(Object modeling scripts)
# # # #
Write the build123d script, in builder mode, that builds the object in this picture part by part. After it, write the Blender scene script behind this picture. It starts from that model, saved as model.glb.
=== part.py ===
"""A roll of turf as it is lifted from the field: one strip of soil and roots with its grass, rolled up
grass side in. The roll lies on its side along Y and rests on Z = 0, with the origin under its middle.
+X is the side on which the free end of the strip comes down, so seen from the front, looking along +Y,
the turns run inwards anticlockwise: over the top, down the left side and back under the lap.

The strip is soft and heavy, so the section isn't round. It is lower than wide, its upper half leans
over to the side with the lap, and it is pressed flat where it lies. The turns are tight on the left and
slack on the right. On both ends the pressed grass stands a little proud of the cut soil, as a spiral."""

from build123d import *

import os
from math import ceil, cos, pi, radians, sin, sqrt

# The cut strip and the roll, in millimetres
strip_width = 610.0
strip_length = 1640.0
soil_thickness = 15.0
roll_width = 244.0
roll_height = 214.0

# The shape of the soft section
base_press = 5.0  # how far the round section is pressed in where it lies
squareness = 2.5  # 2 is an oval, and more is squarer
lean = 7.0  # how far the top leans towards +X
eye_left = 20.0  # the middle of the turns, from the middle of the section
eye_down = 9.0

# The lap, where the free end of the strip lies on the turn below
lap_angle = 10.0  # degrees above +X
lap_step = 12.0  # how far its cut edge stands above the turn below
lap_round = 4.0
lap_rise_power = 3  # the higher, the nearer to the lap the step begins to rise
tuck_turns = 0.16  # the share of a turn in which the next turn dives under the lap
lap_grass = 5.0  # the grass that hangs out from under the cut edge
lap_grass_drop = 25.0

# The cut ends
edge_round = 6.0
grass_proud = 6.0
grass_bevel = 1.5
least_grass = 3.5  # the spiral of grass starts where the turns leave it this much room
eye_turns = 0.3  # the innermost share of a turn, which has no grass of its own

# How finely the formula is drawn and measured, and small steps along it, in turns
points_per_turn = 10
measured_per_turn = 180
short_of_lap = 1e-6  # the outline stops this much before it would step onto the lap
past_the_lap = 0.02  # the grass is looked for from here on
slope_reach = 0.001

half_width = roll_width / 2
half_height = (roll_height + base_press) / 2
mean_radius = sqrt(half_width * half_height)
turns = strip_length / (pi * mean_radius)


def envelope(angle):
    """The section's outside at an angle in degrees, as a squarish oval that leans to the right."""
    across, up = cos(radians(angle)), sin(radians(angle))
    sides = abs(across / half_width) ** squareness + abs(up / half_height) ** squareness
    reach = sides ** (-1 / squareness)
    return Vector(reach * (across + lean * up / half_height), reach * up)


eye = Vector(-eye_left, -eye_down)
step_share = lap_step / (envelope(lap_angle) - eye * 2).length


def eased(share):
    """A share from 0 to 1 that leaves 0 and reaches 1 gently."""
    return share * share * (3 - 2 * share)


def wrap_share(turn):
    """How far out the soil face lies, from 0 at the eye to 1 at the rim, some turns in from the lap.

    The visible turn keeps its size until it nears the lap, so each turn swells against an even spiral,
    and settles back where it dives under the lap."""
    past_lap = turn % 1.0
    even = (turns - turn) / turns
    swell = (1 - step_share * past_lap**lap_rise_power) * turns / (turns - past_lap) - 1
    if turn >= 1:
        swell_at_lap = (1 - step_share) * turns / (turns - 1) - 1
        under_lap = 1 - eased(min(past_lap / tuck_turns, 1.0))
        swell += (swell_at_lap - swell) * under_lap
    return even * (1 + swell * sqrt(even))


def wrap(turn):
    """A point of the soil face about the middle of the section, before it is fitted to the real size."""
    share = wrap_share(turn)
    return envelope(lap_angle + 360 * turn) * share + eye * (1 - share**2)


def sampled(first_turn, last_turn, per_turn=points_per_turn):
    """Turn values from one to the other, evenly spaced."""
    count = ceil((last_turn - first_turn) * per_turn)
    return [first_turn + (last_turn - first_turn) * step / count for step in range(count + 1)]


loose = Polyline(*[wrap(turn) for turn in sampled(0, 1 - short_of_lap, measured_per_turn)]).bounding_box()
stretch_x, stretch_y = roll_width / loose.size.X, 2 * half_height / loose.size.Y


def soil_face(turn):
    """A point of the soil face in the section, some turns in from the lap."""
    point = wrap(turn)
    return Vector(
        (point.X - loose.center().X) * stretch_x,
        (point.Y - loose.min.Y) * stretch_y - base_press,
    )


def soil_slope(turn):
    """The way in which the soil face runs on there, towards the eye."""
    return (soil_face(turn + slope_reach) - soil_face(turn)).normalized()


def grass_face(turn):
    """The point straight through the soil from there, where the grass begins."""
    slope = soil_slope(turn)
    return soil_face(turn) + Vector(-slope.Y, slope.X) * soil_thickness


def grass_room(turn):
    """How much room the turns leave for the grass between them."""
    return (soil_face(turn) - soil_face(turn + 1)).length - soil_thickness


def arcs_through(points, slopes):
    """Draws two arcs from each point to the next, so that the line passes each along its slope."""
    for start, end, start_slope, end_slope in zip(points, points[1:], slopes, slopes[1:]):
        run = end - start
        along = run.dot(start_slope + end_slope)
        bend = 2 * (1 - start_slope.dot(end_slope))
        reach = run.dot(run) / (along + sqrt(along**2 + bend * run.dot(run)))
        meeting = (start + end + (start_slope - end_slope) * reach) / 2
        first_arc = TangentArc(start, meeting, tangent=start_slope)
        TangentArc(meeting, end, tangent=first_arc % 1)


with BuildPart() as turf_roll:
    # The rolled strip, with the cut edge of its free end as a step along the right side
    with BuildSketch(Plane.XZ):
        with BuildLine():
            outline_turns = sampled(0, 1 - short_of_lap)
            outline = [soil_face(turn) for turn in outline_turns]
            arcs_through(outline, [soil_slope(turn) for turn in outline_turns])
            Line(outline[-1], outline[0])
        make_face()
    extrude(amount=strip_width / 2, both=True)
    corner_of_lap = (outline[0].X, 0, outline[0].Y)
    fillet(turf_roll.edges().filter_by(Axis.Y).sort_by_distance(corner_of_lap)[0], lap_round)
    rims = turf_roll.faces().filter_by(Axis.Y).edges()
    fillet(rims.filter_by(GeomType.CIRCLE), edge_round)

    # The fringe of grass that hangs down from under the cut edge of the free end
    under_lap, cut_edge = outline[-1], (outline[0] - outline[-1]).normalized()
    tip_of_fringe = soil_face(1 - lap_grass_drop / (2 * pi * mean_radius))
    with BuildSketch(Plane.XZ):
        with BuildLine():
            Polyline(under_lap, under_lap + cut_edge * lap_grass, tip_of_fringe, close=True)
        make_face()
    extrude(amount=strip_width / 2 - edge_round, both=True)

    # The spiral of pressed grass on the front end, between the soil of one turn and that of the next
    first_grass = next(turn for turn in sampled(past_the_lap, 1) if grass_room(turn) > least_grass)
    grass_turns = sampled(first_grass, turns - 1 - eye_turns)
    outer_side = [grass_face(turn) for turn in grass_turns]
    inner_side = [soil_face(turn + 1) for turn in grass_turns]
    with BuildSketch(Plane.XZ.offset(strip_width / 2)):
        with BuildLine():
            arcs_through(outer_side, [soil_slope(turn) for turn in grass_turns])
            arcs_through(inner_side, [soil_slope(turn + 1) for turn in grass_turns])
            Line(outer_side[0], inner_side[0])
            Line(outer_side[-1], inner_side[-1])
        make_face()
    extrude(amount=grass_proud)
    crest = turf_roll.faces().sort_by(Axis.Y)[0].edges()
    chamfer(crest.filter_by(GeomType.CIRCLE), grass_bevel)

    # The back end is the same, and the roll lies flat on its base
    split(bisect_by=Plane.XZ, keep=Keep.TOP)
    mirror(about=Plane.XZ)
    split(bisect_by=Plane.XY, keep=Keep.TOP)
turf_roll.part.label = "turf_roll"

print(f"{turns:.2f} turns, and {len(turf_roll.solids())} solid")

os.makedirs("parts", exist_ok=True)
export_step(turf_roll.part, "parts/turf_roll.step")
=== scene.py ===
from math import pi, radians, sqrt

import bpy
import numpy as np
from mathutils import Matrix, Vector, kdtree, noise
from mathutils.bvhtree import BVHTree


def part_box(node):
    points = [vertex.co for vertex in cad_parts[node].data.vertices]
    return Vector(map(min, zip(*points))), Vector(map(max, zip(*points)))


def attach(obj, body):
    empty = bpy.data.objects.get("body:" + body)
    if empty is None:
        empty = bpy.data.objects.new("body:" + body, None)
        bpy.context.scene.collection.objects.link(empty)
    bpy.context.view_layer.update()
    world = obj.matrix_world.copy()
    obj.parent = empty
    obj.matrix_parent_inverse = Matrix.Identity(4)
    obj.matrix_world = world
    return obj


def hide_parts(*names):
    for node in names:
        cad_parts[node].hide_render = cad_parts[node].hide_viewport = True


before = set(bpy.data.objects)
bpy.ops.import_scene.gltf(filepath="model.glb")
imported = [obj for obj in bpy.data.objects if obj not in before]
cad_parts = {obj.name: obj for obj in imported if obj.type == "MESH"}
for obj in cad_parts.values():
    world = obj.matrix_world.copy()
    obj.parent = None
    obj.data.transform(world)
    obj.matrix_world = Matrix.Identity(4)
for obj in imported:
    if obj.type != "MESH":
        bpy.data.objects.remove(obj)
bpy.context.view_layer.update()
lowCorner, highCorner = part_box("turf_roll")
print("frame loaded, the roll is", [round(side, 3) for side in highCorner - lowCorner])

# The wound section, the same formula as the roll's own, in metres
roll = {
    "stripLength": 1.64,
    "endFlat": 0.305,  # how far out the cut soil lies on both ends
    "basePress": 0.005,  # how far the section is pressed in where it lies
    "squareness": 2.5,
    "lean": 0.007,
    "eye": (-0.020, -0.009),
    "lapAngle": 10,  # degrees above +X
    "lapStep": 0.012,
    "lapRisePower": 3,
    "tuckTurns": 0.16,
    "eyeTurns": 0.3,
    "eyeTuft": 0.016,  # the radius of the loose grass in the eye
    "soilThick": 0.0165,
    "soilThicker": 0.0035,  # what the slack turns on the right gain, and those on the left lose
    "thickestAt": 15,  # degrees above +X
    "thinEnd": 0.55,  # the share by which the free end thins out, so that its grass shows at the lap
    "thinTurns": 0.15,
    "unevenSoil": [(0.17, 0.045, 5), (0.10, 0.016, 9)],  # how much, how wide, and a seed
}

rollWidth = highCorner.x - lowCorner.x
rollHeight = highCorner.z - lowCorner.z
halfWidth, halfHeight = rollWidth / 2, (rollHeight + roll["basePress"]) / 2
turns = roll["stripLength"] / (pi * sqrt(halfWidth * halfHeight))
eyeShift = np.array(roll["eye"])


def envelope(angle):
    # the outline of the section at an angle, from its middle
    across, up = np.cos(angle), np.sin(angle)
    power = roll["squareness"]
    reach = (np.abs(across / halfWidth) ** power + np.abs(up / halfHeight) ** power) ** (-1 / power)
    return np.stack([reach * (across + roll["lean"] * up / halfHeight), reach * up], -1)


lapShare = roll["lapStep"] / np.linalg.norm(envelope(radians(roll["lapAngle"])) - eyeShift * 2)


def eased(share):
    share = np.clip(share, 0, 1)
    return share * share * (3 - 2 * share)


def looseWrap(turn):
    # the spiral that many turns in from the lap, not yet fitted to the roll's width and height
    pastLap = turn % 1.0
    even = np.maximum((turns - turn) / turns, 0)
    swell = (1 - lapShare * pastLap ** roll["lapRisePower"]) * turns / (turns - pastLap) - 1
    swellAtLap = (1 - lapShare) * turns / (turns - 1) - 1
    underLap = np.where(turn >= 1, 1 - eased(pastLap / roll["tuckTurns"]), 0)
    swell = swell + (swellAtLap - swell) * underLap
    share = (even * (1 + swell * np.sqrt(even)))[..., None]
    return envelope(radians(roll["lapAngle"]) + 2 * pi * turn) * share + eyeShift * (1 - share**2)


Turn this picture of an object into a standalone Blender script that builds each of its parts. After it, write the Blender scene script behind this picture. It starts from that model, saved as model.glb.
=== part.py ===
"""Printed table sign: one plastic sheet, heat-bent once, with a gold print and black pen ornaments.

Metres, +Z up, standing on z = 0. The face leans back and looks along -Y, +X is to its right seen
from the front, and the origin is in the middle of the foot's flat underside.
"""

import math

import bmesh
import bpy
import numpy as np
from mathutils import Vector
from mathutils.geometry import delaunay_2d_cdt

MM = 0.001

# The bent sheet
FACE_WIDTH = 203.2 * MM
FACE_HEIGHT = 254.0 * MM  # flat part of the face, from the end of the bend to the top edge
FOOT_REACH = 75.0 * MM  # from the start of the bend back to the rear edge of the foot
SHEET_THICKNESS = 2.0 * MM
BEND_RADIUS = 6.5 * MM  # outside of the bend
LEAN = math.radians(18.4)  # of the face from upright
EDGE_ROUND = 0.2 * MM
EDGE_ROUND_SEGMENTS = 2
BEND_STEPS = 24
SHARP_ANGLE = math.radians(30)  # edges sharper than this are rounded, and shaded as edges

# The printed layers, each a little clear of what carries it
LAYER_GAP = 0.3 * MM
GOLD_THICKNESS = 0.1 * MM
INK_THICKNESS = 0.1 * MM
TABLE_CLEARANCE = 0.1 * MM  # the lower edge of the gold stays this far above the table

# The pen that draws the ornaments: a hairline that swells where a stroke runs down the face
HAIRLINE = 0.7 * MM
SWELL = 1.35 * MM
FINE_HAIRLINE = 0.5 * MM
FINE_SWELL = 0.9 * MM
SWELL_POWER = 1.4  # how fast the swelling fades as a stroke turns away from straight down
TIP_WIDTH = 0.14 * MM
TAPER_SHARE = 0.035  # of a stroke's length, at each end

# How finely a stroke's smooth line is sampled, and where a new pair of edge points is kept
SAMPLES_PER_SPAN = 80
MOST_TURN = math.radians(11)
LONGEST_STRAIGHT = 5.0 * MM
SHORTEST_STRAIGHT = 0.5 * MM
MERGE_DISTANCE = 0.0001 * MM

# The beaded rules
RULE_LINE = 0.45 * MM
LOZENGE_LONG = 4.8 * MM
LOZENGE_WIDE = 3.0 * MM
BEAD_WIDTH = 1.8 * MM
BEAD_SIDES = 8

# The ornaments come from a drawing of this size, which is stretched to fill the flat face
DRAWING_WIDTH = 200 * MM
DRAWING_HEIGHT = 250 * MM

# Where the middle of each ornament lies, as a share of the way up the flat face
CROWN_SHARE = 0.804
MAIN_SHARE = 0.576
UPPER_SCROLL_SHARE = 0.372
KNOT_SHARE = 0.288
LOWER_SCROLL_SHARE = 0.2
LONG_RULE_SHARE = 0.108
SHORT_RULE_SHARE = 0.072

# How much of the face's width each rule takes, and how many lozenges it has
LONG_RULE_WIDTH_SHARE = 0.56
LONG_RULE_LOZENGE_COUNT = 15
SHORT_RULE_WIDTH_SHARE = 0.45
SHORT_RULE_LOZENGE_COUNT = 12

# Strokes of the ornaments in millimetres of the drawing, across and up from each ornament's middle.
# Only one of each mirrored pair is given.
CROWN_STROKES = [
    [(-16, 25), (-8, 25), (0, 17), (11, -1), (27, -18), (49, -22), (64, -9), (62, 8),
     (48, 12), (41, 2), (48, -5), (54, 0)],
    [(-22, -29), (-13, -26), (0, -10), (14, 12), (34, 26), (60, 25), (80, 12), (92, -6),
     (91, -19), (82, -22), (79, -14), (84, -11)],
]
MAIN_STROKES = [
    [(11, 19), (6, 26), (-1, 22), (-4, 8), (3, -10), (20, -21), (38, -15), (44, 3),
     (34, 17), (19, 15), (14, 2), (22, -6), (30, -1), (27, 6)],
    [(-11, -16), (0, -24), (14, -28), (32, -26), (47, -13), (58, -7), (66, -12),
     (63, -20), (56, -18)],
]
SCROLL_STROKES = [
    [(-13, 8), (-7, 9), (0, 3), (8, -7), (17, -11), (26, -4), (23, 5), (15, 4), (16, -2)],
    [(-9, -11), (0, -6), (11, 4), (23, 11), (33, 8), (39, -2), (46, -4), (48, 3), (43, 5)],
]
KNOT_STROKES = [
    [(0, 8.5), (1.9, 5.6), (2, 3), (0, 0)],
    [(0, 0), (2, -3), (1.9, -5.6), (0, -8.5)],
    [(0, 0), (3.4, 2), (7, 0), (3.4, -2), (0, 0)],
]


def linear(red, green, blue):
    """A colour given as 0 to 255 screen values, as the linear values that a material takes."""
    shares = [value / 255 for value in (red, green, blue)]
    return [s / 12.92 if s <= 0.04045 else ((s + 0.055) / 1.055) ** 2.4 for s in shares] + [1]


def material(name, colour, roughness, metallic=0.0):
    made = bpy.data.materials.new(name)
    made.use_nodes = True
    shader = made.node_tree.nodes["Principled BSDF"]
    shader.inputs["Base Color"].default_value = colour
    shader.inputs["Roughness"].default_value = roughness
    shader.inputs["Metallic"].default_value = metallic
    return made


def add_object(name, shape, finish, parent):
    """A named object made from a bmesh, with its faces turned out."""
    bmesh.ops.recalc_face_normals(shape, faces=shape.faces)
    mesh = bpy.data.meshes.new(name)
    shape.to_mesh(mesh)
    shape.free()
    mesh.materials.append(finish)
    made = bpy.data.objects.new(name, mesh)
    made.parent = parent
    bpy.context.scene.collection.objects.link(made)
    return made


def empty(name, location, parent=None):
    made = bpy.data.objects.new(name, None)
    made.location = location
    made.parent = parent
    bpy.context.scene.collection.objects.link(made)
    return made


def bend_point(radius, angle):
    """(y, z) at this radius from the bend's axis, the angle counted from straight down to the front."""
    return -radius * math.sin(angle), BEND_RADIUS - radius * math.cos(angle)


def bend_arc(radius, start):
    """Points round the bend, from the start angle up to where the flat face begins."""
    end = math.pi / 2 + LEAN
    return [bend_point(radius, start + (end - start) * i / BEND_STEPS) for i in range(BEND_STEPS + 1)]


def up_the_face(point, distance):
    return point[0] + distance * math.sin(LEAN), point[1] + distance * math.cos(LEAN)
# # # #
*GIVEN REQUEST*: Take every line above carrying "names" and return it.

*OUTPUT OF THE EXERCISE*:
def hide_parts(*names):
    for node in names:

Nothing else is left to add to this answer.